„W końcu zobaczyła człowieka.(..) Był dziwny. Człowiek. Oswoił ją.(..) Jego głos był muzyką - jak szum trzcin. Czuła jego głos. Gdyby wiedziała, co to znaczy, byłaby szczęśliwa.(..) Potem szybko zapadał przy niej w ludzki sen. Wtedy był jak to ptasie jajko. Tylko nie wiedziała, co z nim zrobić. Więc nie robiła nic.” Str. 7
Wybrałam ten cytat z książki, ponieważ sądzę, że w pewnym stopniu oddaje to, czego się z niej nauczyłam. Człowiek jest wadliwy. Człowiek może być oprawcą albo ofiarą. Może nieść ze sobą światło lub mrok. Może kochać lub nienawidzić. Może oceniać albo przyjmować los takim, jaki jest. Po lekturze „Ciągłości urywanej” zaczęłam się nad tym głębiej zastanawiać.
Bohaterką książki jest dziewczyna, która w młodym wieku uciekła z domu do wielkiego miasta - „Miasta Sprzeczności” jak je nazywa. Bez żadnych środków do życia, bez wykształcenia, z marnymi perspektywami i jeszcze mniej świetlaną przyszłością. Na dworcu spotyka Bezdomnego, który pomaga jej w odszukaniu drogi. Dziewczyna udaje się do pewnej agencji, myśląc, że zostanie modelką bielizny. Powiedziano jej, że ma predyspozycje, więc ucieszyła się i ochoczo wzięła udział w swoim pierwszy występie. Skończył się na tym, że obudziła się pijana, naga, a jakiś mężczyzna obłapywał jej ciało.
W takim świecie musiała odnaleźć dla siebie miejsce. Stała się prostytutką, wynajęła małe mieszkanie i żyła dostatnio. Cały czas twierdziła, że mężczyźni to wulgarne i okrutne stworzenia, które nie potrafią szanować kobiety. W jej wypadku jestem w stanie zgodzić się z tym stwierdzeniem. Dziewczyna wspomina też swoje dzieciństwo, napomyka o tym, jak trudno było jej dogadać się z matką. Mówiła też o tym, że nie wróci do rodziny, ponieważ nie może. Nie po tym, jaka się stała. Jej nastawienie do mężczyzn i świata zmienia się, gdy na jej drodze staje pewien mężczyzna. Dzięki niemu zaczyna doceniać pewne sprawy i spogląda inaczej na swoje życie. Kim jest owy mężczyzna? Czy dziewczyna wyrwie się ze świata prostytucji? Jak potoczą się jej losy?

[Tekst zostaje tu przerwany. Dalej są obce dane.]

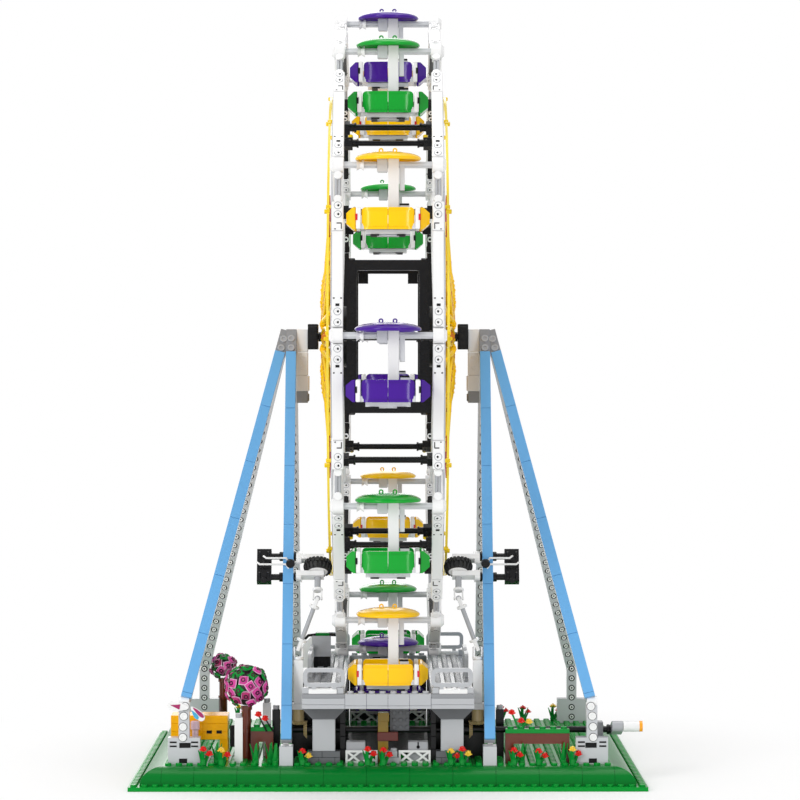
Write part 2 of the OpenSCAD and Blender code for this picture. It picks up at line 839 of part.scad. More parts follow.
module crank() {
    color("black") translate([0, -crank_y, crank_z]) {
        along_x(axle_r, -gearbox_out - turn_gap, crank_arm_x);
        both_sides() {
            translate([upright_x, 0, 0]) rotate([0, -90, 0]) bevel_gear(180 / gear_teeth);
            along_x(gear_hub_r, gearbox_in + turn_gap, upright_x - gear_r);
        }
        link([0, 0], grip_at, crank_arm_w, crank_arm_x, crank_arm_w);
        translate([0, grip_at[0], grip_at[1]])
            along_x(axle_r, crank_arm_x, crank_arm_x + crank_arm_w + turn_gap + grip_len - grip_end_t);
    }
}

module crank_grip() {
    x0 = crank_arm_x + crank_arm_w + turn_gap;
    color("white") translate([0, -crank_y + grip_at[0], crank_z + grip_at[1]]) difference() {
        along_x(grip_r, x0, x0 + grip_len);
        along_x(bore_r, x0 - over, x0 + grip_len + over);
    }
}

// Platform furniture and garden

box_w = 15;
box_d = 18;
box_h = 25.6;
box_at = [-53.5, platform_reach / 6 + (rail_len + box_d) / 2 + seam];

module control_box() {
    color("lightgray") translate([box_at[0], box_at[1], deck_over_z]) {
        span([-box_w / 2, -box_d / 2, 0], [box_w / 2, box_d / 2, box_h - brick_h]);
        span([-box_w / 2, -box_d / 2, box_h - brick_h], [box_w / 2, 0, box_h]);
    }
}

far_trunk_h = 36;
far_crown_r = 12.3;
far_tree_at = [-137.5, deck_d / 2 - trunk_r];
tree_places = [
    [-107, garden_row_y + crown_r + 1, trunk_h, crown_r],
    [far_tree_at[0], far_tree_at[1], far_trunk_h, far_crown_r]
];
crown_cut_share = 0.8;
rail_places = [[-95, garden_row_y + garden_row_gap / 2, 17], [112, garden_row_y, 48]];
garden_rail_h = 8;
garden_rail_d = 6;
garden_rail_z = 14.4;

module tree_trunk(h) {
    ring_h = plate_h;
    cylinder(r = trunk_r, h = h);
    for (z = [0, h / 2, h - ring_h]) translate([0, 0, z]) cylinder(r = trunk_r + trunk_r / 4, h = ring_h);
}

module garden_wood() {
    color("saddlebrown") for (p = tree_places) translate([p[0], p[1], deck_z]) tree_trunk(p[2]);
    color("saddlebrown") for (p = rail_places) translate([p[0], p[1], deck_z]) {
        span(
            [-p[2] / 2, -garden_rail_d / 2, garden_rail_z],
            [p[2] / 2, garden_rail_d / 2, garden_rail_z + garden_rail_h]
        );
        for (s = [-1, 1]) translate([s * (p[2] - garden_rail_d) / 2, 0, 0])
            span([-garden_rail_d / 2, -garden_rail_d / 2, 0], [garden_rail_d / 2, garden_rail_d / 2, garden_rail_z]);
    }
}

module tree_crowns() {
    color("hotpink") for (p = tree_places) translate([p[0], p[1], deck_z + p[2] + p[3] * crown_cut_share]) intersection() {
        sphere(r = p[3]);
        span([-p[3], -p[3], -p[3] * crown_cut_share], [p[3], p[3], p[3]]);
    }
}

bloom_row_y = deck_d / 2 - stud_pitch / 2;
bloom_x_shares = [-0.82, -0.74, -0.38, -0.09, -0.02, 0.28, 0.33, 0.56, 0.67, 0.82];

module flowers() {
    color("red") for (s = [-1, 1], k = bloom_x_shares)
        if (norm([k * deck_w / 2, s * bloom_row_y] - far_tree_at) > far_crown_r)
            translate([k * deck_w / 2, s * bloom_row_y, deck_z]) {
                cylinder(r = stem_r, h = stem_h);
                translate([0, 0, stem_h]) cylinder(r = bloom_r, h = bloom_r);
            }
}

stall_mid = [-142.5, path_y];
counter_h = 18.2;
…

Książka jest szokująca. Od samego początku do samego końca trzyma czytelniku w pewnym paradoksie – nie można przerwać czytania, ale równocześnie chciało by się tę książkę rzucić w jak najdalszy kąt. Wstrząsające spojrzenie na świat, w którym młode dziewczyny oddają swoje ciała za pieniądze, nawet w dzisiejszych czasach, jest bardzo rzadkie. Nawet teraz, kiedy nie ma dla nas w sumie tematów tabu, mało kto wyrywa się, by opowiadać historię prostytutki. Mało kto porusza tematy ważne.
Autorka w swojej debiutanckiej książce pokazała życie młodej dziewczyna, która mimo przeciwności losu nie ma zamiaru się poddać. Jej niezłomna siła i wiara są powalające. Większość ludzi już dawno popadłaby w stagnację, odrętwienie lub depresję, ale nie ona. Jest to godne podziwu i niespotykane. Los nie dał jej wiele powodu do szczęście, by nie powiedzieć, że prawie żadnego, ale za każdym razem podnosi się silniejsza.
„Ciągłość urywana” to nie jest historia w stylu Pretty Women. To życie. Ciężkie, przygnębiające, smutne życie opowiedziane oczami młodej dziewczyny, która dopiero co wkroczyła w nie w wysokich butach. Już na samym początku podrzucono jej kłody. Już na samym początku nie miała łatwo. Autorka umiejętnie pokazuje nam, że nawet w świecie rozpusty, grzechu, seksu za pieniądze można odnaleźć nadzieje. Bo ona jest wszędzie.